Copy each line containing the word "bending" from the records that follow, please.

_____

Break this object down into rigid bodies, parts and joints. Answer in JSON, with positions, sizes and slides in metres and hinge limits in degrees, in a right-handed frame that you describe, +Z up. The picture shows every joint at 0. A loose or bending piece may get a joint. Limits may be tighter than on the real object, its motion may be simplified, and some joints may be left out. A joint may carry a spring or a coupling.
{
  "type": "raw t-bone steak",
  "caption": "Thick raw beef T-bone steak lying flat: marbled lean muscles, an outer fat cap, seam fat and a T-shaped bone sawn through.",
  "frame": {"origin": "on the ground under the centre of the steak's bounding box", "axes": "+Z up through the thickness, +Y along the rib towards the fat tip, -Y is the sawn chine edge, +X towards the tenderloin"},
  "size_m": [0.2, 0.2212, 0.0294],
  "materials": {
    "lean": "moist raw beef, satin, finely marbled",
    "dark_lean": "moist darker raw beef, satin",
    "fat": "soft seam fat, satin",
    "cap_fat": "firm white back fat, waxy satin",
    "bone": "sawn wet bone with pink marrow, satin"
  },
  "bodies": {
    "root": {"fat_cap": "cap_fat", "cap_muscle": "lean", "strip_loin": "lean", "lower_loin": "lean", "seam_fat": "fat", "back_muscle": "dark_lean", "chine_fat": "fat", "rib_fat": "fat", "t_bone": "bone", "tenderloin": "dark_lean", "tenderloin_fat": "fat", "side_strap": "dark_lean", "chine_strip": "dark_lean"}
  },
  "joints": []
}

_____

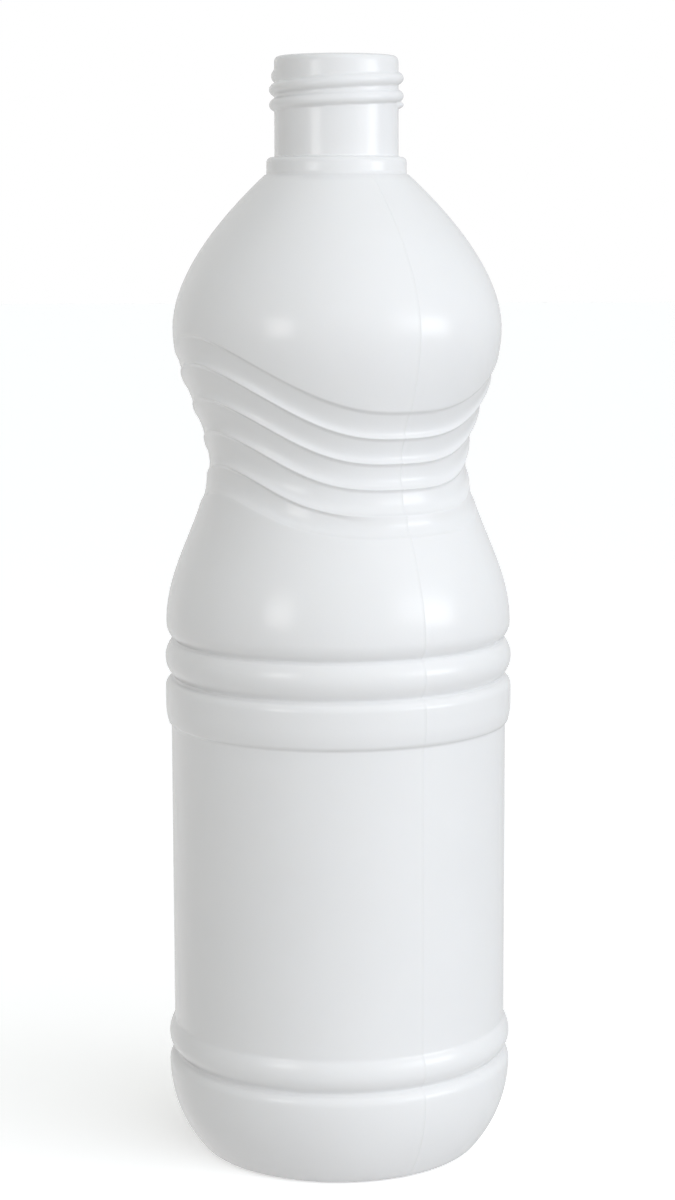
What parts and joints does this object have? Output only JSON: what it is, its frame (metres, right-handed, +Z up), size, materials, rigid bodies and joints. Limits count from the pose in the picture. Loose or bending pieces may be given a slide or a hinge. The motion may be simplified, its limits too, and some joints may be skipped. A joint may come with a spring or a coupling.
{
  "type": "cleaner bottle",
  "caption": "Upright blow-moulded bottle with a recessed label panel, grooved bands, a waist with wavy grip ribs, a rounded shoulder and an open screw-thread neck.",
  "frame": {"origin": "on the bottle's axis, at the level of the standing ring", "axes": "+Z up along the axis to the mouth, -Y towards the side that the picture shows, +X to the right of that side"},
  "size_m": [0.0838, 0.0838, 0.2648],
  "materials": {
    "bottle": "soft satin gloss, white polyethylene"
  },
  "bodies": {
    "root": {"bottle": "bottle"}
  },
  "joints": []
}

_____

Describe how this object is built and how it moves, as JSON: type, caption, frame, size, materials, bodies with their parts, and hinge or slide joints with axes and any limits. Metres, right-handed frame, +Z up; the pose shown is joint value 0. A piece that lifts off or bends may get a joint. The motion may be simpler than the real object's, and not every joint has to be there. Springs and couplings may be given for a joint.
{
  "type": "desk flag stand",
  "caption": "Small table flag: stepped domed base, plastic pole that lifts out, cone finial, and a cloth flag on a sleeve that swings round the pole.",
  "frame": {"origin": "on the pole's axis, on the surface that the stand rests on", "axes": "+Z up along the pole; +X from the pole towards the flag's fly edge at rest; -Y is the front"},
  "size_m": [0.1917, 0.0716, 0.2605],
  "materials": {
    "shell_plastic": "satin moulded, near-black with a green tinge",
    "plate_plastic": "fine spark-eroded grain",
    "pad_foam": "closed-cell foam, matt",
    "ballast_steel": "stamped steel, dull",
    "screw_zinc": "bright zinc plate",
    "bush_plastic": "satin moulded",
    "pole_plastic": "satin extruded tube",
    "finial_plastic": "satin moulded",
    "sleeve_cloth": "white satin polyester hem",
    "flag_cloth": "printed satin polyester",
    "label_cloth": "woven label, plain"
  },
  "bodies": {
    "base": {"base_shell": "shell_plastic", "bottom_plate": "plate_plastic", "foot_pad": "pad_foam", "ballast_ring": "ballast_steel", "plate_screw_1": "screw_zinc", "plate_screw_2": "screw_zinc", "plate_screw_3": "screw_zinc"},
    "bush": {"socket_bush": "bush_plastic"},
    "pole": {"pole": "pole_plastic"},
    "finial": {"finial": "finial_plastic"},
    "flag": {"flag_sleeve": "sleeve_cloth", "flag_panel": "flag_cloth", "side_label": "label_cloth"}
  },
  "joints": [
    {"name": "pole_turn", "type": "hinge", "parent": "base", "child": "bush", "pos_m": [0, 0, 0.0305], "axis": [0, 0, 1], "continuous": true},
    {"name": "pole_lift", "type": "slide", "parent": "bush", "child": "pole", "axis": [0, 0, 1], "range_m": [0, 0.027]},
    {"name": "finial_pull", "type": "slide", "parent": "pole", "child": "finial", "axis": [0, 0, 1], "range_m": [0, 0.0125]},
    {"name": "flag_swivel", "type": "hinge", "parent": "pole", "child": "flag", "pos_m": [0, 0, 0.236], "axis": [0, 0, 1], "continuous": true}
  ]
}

_____

### Task solution
Break this object down into rigid bodies, parts and joints. Answer in JSON, with positions, sizes and slides in metres and hinge limits in degrees, in a right-handed frame that you describe, +Z up. The picture shows every joint at 0. A loose or bending piece may get a joint. Limits may be tighter than on the real object, its motion may be simplified, and some joints may be left out. A joint may carry a spring or a coupling.
What parts and joints does this object have? Output only JSON: what it is, its frame (metres, right-handed, +Z up), size, materials, rigid bodies and joints. Limits count from the pose in the picture. Loose or bending pieces may be given a slide or a hinge. The motion may be simplified, its limits too, and some joints may be skipped. A joint may come with a spring or a coupling.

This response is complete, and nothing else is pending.